Limitations of the built-in Service load balancer

In Kubernetes, the Service resource handles the internal and external load balancing of requests. It routes requests between the application’s worker pods and excludes failed instances from load balancing. The readiness probes defined in the specs of the containers running in this pod make sure that the pod can handle incoming traffic.

The built-in Service load balancer is suitable for most cloud application tasks, but it has two limitations:

  • If at least one container in a pod fails the readiness probe, the entire pod is marked as NotReady and is excluded from load balancing.
  • You can only define one probe for each container, so it is not possible to create independent probes to check, for example, whether reads and writes are available.

The following are examples of scenarios where the capabilities of the regular load balancer are inadequate:

  • Database:
    • Runs like a service consisting of three pods, db-0, db-1, and db-2. Each pod contains one container with a running database process.
    • You would like to create two Services, db-write for writing and db-read for reading.
    • Read queries must be load balanced across all pods.
    • Write queries are only routed to the database’s master pod.
  • Virtual machine:
    • The pod contains a single container running the qemu process, which acts as a hypervisor for the guest virtual machine.
    • The guest virtual machine is running some independent processes, such as a web server and an SMTP server.
    • You would like to create two Services, web and smtp, and define a separate readiness probe for each service.

ServiceWithHealthcheck load balancer capabilities

Unlike the regular load balancer, in which readiness probes are tied to the container state, ServiceWithHealthcheck allows you to set up active probes on individual TCP ports. In this way, each of the load balancers dealing with the same pod can operate independently of the others.

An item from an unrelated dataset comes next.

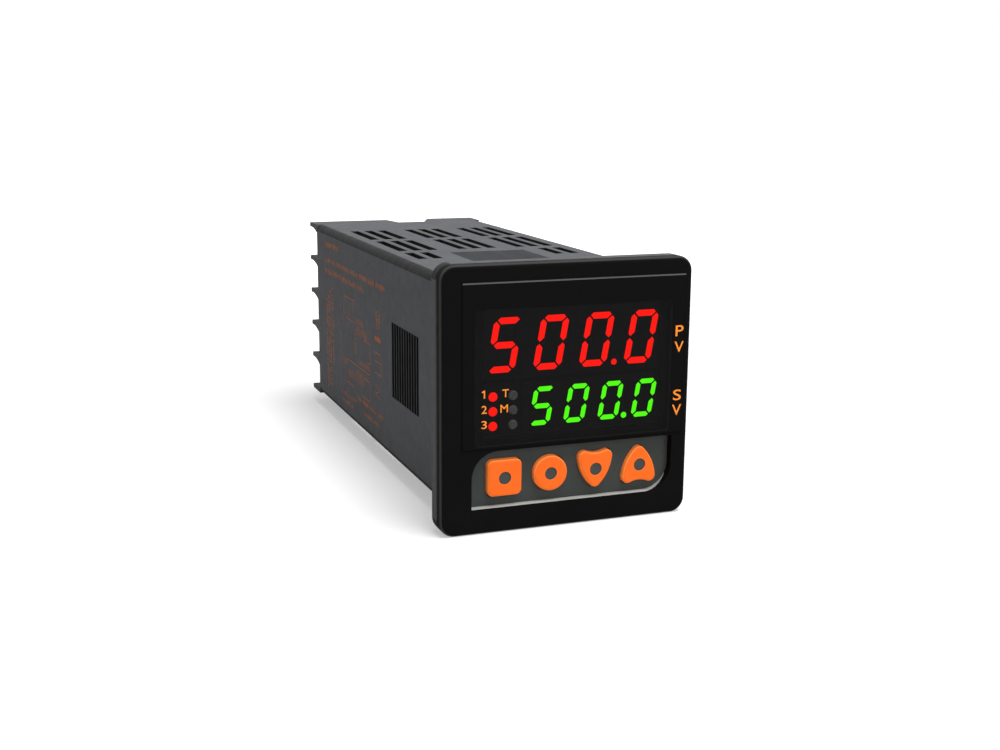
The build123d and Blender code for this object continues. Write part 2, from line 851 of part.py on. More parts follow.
def upper(height):
    """Centre along Z of a part that stands in the upper row."""
    return main_board_half - row_margin - height / 2


def lower(height):
    """Centre along Z of a part that stands in the lower row."""
    return -upper(height)


can_y, transformer_y, bulk_y, choke_y = spread([output_can[0], transformer_size[0], bulk_can[1], choke_dia])
front_relay_y, rear_relay_y, rectifier_y, fuse_y, varistor_y = spread(
    [relay_size[0], relay_size[0], rectifier_size[0], fuse_dia, varistor_thickness]
)
processor_y, amplifier_y, optocoupler_y = spread([processor_size[0], amplifier_size[0], optocoupler_size[0]])


def on_board(face, reach, side):
    """The plane on a main board's outer face, seen from outside, with Y and Z as its axes."""
    return Plane(origin=(face, 0, 0), x_dir=(0, 1, 0), z_dir=(side, 0, 0)).offset(reach)


def make_blocks(name, face, side, places, size):
    """Moulded parts of one size, standing on a board's outer face."""
    length, height, reach = size
    with BuildPart() as blocks:
        with BuildSketch(on_board(face, 0, side)):
            for y, z in places:
                with Locations((y, side * z)):
                    Rectangle(length, height)
        extrude(amount=reach)
        chamfer(blocks.faces().group_by(Axis.X)[-1 if side > 0 else 0].edges(), block_edge)
    save(blocks, name)


def stacked(y, pitch):
    """Three places one above the other, about the board's middle."""
    return [(y, pitch * i) for i in (-1, 0, 1)]


processor_z = upper(processor_size[1])
crystal_z = processor_z - processor_size[1] / 2 - crystal_gap - crystal_size[1] / 2
relay_z = lower(relay_size[1])
make_blocks("relays", power_face, 1, [(front_relay_y, relay_z), (rear_relay_y, relay_z)], relay_size)
make_blocks("bridge_rectifier", power_face, 1, [(rectifier_y, lower(rectifier_size[1]))], rectifier_size)
make_blocks("processor", signal_face, -1, [(processor_y, processor_z)], processor_size)
make_blocks("crystal", signal_face, -1, [(processor_y, crystal_z)], crystal_size)
make_blocks("input_amplifiers", signal_face, -1, stacked(amplifier_y, amplifier_pitch), amplifier_size)
make_blocks("optocouplers", signal_face, -1, stacked(optocoupler_y, optocoupler_pitch), optocoupler_size)

# Transformer: a ferrite core of two E halves round the middle leg that carries the winding
transformer_z = upper(transformer_size[1])
core_depth = transformer_size[2] / 2
leg_window = transformer_size[0] / 2 - 1.5 * transformer_leg
with BuildPart() as transformer_core:
    with BuildSketch(on_board(power_face, core_depth / 2, 1)):
        with Locations((transformer_y, transformer_z)):
            Rectangle(transformer_size[0], transformer_size[1])
        for side in (-1, 1):
            with Locations((transformer_y + side * (transformer_leg + leg_window) / 2, transformer_z)):
                Rectangle(leg_window, transformer_size[1] - 2 * transformer_leg, mode=Mode.SUBTRACT)
    extrude(amount=core_depth)
save(transformer_core, "transformer_core")

winding_length = transformer_size[1] - 2 * (transformer_leg + winding_clearance)
with BuildPart() as transformer_winding:
    with BuildSketch(Plane.XY.offset(transformer_z - winding_length / 2)):
        with Locations((power_face + core_depth, transformer_y)):
            RectangleRounded(
                2 * core_depth, transformer_leg + 2 * (leg_window - winding_clearance), winding_corner_r
            )
            Rectangle(core_depth + 2 * fit, transformer_leg + 2 * fit, mode=Mode.SUBTRACT)
    extrude(amount=winding_length)
save(transformer_winding, "transformer_winding")


def make_cans(name, places, dia, height):
    """Round parts standing on the power board, with a rounded top rim."""
    with BuildPart() as cans:
        with BuildSketch(on_board(power_face, 0, 1)):
            for place in places:
                with Locations(place):
                    Circle(dia / 2)
        extrude(amount=height)
        fillet(cans.faces().group_by(Axis.X)[-1].edges(), can_rim_r)
    save(cans, name)


can_z = upper(output_can[0])
make_cans("output_capacitors", [(can_y, can_z), (can_y, can_z - output_can_pitch)], *output_can)
make_cans("fuse", [(fuse_y, lower(fuse_dia))], fuse_dia, fuse_height)


def make_lying_can(name, y, z, dia, length):
    """A round part lying on the power board along Y, with rounded rims."""
    with BuildPart() as can:
        with BuildSketch(across(y - length / 2)):
            with Locations((power_face + dia / 2, z)):
                Circle(dia / 2)
        extrude(amount=-length)
        fillet(can.faces().filter_by(Plane.XZ).edges(), can_rim_r)
    save(can, name)


make_lying_can("bulk_capacitor", bulk_y, upper(bulk_can[0]), *bulk_can)
make_lying_can("varistor", varistor_y, lower(varistor_dia), varistor_dia, varistor_thickness)

with BuildPart() as line_choke:
    with BuildSketch(on_board(power_face, 0, 1)):
        with Locations((choke_y, upper(choke_dia))):
            Circle(choke_dia / 2)
            Circle(choke_bore / 2, mode=Mode.SUBTRACT)
    extrude(amount=choke_width)
    fillet(line_choke.faces().group_by(Axis.X)[-1].edges(), can_rim_r)
save(line_choke, "line_choke")

# Pin headers that join each main board to the display board
with BuildPart() as board_headers:
    for face, side in ((power_face, 1), (signal_face, -1)):
        with BuildSketch(on_board(face, 0, side)):
            with Locations((board_back + header_size[0] / 2, 0)):
                Rectangle(header_size[0], header_size[1])
        extrude(amount=header_size[2])
save(board_headers, "board_headers")
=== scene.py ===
import math
import random

import bmesh
import bpy
from mathutils import Matrix, Vector


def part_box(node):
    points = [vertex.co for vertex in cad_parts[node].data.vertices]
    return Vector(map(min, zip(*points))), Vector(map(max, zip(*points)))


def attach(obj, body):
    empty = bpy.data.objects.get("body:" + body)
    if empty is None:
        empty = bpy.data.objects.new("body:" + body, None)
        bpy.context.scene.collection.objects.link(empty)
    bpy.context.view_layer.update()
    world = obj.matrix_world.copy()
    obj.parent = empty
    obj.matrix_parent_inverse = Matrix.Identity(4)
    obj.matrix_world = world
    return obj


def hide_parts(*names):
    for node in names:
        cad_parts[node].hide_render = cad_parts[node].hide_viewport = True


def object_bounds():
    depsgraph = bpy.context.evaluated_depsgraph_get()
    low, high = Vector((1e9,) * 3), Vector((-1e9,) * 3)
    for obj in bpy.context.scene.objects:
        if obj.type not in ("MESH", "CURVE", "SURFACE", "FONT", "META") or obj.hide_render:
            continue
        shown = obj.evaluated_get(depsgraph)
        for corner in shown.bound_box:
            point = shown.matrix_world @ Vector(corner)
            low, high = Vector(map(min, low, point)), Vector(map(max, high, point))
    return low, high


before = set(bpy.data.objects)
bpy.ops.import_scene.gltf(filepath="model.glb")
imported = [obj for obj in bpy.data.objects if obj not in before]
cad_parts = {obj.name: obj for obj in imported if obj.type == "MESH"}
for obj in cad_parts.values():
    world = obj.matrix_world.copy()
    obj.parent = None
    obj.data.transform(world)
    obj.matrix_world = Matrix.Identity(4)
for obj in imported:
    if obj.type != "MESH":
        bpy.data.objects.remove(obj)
CAD_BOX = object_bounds()
MM = 0.001
ROOT = "controller"
scene = bpy.context.scene


def box_mm(node):
    """A node's lowest and highest corners in millimetres."""
    low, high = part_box(node)
    return low / MM, high / MM


# Faces of the frame that the added pieces are set against, in millimetres
PLATE_LOW, PLATE_HIGH = box_mm("front_plate")
MAT_LOW, MAT_HIGH = box_mm("keypad_mat")
BEZEL_LOW, BEZEL_HIGH = box_mm("front_bezel")
FRONT = PLATE_LOW.y
BEZEL_FACE = BEZEL_LOW.y
BODY_HALF = box_mm("terminal_block")[1].x
FILM = 0.008


# Colours, as linear values
def srgb(red, green, blue):
    """A colour given as it looks on a screen, from 0 to 255, as linear values."""
    shares = [part / 255 for part in (red, green, blue)]
    return tuple(((part + 0.055) / 1.055) ** 2.4 if part > 0.04 else part / 12.92 for part in shares)


def shade(colour, factor):
    """A colour made darker or lighter."""
    return tuple(min(1.0, c * factor) for c in colour)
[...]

You can configure this balancing method using the ServiceWithHealthchecks resource:

  • Its specification is the same as the regular Service except for the healthcheck section, which contains a set of probes.
  • Currently, three types of probes are supported:
    • TCP — a regular probe that establishes a TCP connection.
    • HTTP — a probe that sends an HTTP request and waits for a specific response code.
    • PostgreSQL — a probe that sends an SQL query and waits for it to complete successfully.

Examples can be found in the documentation.

How the ServiceWithHealthcheck load balancer works

The load balancer is made up of two components:

  • The controller runs on the cluster master nodes and manages ServiceWithHealthcheck resources,
  • The agents operate on each cluster node and carry out probing for pods that run on that node.

The ServiceWithHealthcheck load balancer is designed to be CNI implementation agnostic. It uses the built-in K8s Service and EndpointSlice resources:

  • When creating a ServiceWithHealthcheck resource, the controller automatically creates an eponymous Service resource in the same namespace with an empty selector field. This prevents the default controller from creating EndpointSlice, which are used to configure load balancing.
  • When pods subject to ServiceWithHealthcheck are scheduled to a particular node, the agent running on that node runs the pre-configured probes and creates an EndpointSlice for them with a list of IP addresses and ports to be checked. This EndpointSlice is bound to the Service child resource created above.
  • CNI maps all EndpointSlice to the regular services created above and performs load balancing across probed IP addresses and ports on all nodes in the cluster.

Migrating from a Service to a ServiceWithHealthchecks resource, for example within the framework of CI/CD, should not cause difficulties. The ServiceWithHealthchecks specification basically repeats the Service specification, but contains an additional healthchecks section. During the lifecycle of the ServiceWithHealthchecks resource, a service of the same name is created in the same namespace in order to direct traffic to workloads in the cluster in the usual way (kube-proxy or cni).